AVAILABLE DATA
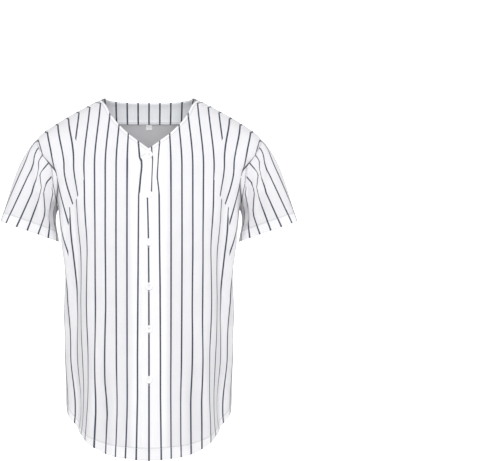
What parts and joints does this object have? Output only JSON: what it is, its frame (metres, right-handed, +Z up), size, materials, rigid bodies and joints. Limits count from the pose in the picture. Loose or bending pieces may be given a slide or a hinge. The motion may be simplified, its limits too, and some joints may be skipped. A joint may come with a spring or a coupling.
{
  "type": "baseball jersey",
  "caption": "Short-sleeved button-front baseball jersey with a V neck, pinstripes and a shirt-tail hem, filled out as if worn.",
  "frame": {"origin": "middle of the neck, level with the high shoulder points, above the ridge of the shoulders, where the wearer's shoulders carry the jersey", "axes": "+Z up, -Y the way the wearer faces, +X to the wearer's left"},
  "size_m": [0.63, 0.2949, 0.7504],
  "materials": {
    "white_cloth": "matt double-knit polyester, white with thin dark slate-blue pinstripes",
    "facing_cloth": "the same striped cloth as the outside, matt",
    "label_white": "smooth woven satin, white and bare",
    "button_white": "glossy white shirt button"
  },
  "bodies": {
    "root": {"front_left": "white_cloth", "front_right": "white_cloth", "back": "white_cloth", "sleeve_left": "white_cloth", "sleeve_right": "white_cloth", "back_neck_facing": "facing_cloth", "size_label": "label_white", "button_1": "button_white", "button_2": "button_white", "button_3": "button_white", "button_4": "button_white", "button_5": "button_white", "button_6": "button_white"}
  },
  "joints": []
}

WHAT IS ASKED
Exactly reproduce every line of the data above.

OUTPUT FOR THIS TASK
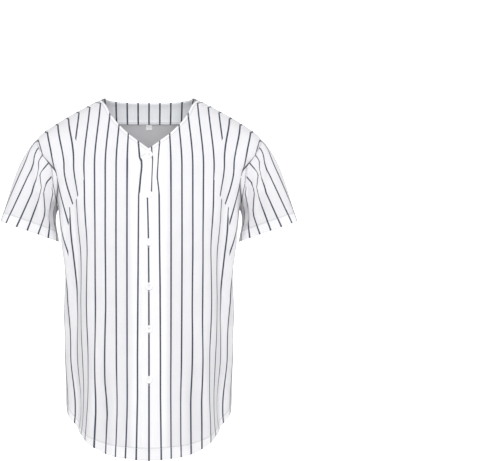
What parts and joints does this object have? Output only JSON: what it is, its frame (metres, right-handed, +Z up), size, materials, rigid bodies and joints. Limits count from the pose in the picture. Loose or bending pieces may be given a slide or a hinge. The motion may be simplified, its limits too, and some joints may be skipped. A joint may come with a spring or a coupling.
{
  "type": "baseball jersey",
  "caption": "Short-sleeved button-front baseball jersey with a V neck, pinstripes and a shirt-tail hem, filled out as if worn.",
  "frame": {"origin": "middle of the neck, level with the high shoulder points, above the ridge of the shoulders, where the wearer's shoulders carry the jersey", "axes": "+Z up, -Y the way the wearer faces, +X to the wearer's left"},
  "size_m": [0.63, 0.2949, 0.7504],
  "materials": {
    "white_cloth": "matt double-knit polyester, white with thin dark slate-blue pinstripes",
    "facing_cloth": "the same striped cloth as the outside, matt",
    "label_white": "smooth woven satin, white and bare",
    "button_white": "glossy white shirt button"
  },
  "bodies": {
    "root": {"front_left": "white_cloth", "front_right": "white_cloth", "back": "white_cloth", "sleeve_left": "white_cloth", "sleeve_right": "white_cloth", "back_neck_facing": "facing_cloth", "size_label": "label_white", "button_1": "button_white", "button_2": "button_white", "button_3": "button_white", "button_4": "button_white", "button_5": "button_white", "button_6": "button_white"}
  },
  "joints": []
}